[EXERCISE BRIEF]:
From the entries below, copy every line holding the word "bodies".

[SUPPLIED MATERIAL]:

------------------------------------------------------------

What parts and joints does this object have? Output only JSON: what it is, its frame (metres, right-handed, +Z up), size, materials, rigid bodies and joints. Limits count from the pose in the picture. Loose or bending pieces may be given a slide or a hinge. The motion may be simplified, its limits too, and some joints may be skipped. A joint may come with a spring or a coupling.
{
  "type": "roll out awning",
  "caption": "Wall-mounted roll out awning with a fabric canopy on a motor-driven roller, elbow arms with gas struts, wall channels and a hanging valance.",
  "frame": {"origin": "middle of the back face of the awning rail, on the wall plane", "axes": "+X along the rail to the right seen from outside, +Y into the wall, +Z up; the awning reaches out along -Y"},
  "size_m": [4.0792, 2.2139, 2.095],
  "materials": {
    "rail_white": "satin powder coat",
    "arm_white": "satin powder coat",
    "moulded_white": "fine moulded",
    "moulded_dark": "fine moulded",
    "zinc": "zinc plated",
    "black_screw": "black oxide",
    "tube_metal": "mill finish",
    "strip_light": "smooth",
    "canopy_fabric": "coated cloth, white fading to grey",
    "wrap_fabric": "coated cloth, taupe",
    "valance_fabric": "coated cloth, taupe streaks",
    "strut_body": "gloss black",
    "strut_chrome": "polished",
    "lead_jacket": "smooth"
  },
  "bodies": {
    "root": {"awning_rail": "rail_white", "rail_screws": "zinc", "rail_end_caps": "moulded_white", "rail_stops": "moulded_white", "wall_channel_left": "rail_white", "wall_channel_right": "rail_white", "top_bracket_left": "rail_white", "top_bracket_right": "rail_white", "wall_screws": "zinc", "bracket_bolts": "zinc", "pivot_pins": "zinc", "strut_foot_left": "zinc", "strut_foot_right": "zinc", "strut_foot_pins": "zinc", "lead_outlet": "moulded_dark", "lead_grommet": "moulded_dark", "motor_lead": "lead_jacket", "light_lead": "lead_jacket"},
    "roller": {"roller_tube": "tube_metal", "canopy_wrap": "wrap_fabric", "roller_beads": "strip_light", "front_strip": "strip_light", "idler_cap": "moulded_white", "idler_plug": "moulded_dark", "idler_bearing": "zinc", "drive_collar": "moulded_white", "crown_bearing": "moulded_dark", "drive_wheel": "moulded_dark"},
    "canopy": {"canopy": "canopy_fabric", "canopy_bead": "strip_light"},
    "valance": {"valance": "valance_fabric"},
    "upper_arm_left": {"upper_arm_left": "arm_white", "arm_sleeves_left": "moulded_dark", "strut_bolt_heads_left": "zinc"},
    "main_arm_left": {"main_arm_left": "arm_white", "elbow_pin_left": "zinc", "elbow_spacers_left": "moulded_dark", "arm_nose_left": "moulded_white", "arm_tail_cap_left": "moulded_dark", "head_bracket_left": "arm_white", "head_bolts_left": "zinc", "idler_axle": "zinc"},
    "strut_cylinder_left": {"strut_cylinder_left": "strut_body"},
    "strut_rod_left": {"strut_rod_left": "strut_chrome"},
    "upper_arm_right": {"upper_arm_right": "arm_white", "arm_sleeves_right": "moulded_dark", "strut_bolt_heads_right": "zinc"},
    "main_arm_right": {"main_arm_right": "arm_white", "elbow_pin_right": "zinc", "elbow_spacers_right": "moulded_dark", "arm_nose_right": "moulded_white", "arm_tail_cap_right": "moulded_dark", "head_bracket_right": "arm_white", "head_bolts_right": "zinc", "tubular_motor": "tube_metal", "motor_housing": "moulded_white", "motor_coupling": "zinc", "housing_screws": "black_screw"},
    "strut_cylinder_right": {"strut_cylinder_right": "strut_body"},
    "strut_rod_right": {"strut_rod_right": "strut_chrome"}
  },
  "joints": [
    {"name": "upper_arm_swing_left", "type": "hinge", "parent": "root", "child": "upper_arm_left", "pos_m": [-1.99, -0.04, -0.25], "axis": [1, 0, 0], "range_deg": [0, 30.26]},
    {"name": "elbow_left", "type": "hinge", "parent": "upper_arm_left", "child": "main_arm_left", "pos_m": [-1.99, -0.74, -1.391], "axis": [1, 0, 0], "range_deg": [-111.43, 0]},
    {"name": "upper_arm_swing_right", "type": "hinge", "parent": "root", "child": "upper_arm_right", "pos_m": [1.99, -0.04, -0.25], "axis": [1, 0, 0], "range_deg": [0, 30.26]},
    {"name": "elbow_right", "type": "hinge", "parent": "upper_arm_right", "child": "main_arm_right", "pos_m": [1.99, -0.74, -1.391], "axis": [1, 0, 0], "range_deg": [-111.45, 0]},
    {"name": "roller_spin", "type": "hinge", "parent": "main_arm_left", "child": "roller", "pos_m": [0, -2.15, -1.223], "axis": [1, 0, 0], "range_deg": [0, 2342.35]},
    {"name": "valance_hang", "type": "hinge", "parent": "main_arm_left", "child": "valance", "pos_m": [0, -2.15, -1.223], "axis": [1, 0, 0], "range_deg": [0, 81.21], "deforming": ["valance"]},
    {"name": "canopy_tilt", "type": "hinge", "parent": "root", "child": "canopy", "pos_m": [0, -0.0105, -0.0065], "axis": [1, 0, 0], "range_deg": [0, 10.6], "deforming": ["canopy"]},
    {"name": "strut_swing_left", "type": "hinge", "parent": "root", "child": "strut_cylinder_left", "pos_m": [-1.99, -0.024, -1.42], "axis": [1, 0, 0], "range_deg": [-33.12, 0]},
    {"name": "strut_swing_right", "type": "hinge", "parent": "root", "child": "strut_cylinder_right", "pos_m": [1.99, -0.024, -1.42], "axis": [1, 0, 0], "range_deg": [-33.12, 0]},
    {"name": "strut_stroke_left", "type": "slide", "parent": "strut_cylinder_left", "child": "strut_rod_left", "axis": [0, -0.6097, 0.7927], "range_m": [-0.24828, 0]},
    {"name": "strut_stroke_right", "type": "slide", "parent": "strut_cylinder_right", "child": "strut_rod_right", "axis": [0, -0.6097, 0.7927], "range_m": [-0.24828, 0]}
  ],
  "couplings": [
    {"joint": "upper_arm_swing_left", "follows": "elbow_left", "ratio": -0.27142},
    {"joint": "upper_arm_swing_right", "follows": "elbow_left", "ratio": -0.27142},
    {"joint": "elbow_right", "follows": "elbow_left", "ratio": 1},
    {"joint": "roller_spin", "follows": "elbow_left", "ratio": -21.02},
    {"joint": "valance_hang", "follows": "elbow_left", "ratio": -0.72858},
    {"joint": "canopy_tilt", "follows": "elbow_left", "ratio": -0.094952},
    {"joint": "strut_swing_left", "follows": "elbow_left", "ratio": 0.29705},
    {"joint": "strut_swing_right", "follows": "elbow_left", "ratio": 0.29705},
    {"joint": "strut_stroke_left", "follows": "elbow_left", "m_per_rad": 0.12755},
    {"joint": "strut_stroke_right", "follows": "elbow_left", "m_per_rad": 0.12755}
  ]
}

------------------------------------------------------------

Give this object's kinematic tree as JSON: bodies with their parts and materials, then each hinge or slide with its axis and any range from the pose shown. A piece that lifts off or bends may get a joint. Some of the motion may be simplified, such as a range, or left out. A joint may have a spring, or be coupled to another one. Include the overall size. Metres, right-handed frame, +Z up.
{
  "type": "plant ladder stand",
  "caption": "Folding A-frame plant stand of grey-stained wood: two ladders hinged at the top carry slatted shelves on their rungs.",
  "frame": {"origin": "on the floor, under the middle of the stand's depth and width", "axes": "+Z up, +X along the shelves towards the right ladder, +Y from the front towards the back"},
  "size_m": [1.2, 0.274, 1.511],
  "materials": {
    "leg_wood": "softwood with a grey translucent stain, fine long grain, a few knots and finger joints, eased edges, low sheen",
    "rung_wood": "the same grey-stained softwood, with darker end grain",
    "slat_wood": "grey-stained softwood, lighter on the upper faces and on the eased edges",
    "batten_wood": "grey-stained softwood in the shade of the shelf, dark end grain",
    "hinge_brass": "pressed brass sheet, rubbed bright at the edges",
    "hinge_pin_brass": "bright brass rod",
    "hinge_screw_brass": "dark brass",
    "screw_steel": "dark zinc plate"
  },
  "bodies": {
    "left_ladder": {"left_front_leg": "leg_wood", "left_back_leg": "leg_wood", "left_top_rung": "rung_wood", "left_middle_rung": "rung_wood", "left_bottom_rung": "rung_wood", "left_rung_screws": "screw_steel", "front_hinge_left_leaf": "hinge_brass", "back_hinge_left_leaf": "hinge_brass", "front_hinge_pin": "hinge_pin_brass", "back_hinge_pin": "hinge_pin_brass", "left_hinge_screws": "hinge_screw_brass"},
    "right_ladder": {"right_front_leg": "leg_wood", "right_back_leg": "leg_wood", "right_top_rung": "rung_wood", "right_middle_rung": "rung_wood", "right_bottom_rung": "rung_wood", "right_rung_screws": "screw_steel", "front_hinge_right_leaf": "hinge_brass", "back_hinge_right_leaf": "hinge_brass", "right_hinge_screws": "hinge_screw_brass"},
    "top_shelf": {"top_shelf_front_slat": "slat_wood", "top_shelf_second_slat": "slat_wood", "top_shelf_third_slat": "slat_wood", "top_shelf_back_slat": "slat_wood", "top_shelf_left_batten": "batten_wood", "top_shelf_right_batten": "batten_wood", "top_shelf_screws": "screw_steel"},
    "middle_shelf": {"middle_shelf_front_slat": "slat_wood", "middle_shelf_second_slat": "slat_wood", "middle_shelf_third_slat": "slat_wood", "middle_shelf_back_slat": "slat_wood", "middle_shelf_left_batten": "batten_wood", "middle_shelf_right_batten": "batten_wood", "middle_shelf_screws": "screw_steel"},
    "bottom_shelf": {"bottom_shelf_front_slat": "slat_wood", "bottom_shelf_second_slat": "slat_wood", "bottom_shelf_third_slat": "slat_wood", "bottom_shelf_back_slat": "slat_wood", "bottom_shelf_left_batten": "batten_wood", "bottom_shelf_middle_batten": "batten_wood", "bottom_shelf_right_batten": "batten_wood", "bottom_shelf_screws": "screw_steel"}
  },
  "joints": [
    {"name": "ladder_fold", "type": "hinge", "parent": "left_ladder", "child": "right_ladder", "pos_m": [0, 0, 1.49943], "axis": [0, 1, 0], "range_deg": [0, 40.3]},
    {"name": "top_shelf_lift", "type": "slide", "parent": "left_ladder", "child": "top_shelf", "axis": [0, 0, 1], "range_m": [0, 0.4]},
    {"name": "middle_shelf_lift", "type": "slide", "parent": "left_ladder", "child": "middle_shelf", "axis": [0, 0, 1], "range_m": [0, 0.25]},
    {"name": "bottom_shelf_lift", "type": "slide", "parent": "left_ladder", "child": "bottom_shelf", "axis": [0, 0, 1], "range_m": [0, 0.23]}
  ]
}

------------------------------------------------------------

[WRITTEN REPLY]:
What parts and joints does this object have? Output only JSON: what it is, its frame (metres, right-handed, +Z up), size, materials, rigid bodies and joints. Limits count from the pose in the picture. Loose or bending pieces may be given a slide or a hinge. The motion may be simplified, its limits too, and some joints may be skipped. A joint may come with a spring or a coupling.
  "bodies": {
Give this object's kinematic tree as JSON: bodies with their parts and materials, then each hinge or slide with its axis and any range from the pose shown. A piece that lifts off or bends may get a joint. Some of the motion may be simplified, such as a range, or left out. A joint may have a spring, or be coupled to another one. Include the overall size. Metres, right-handed frame, +Z up.
  "bodies": {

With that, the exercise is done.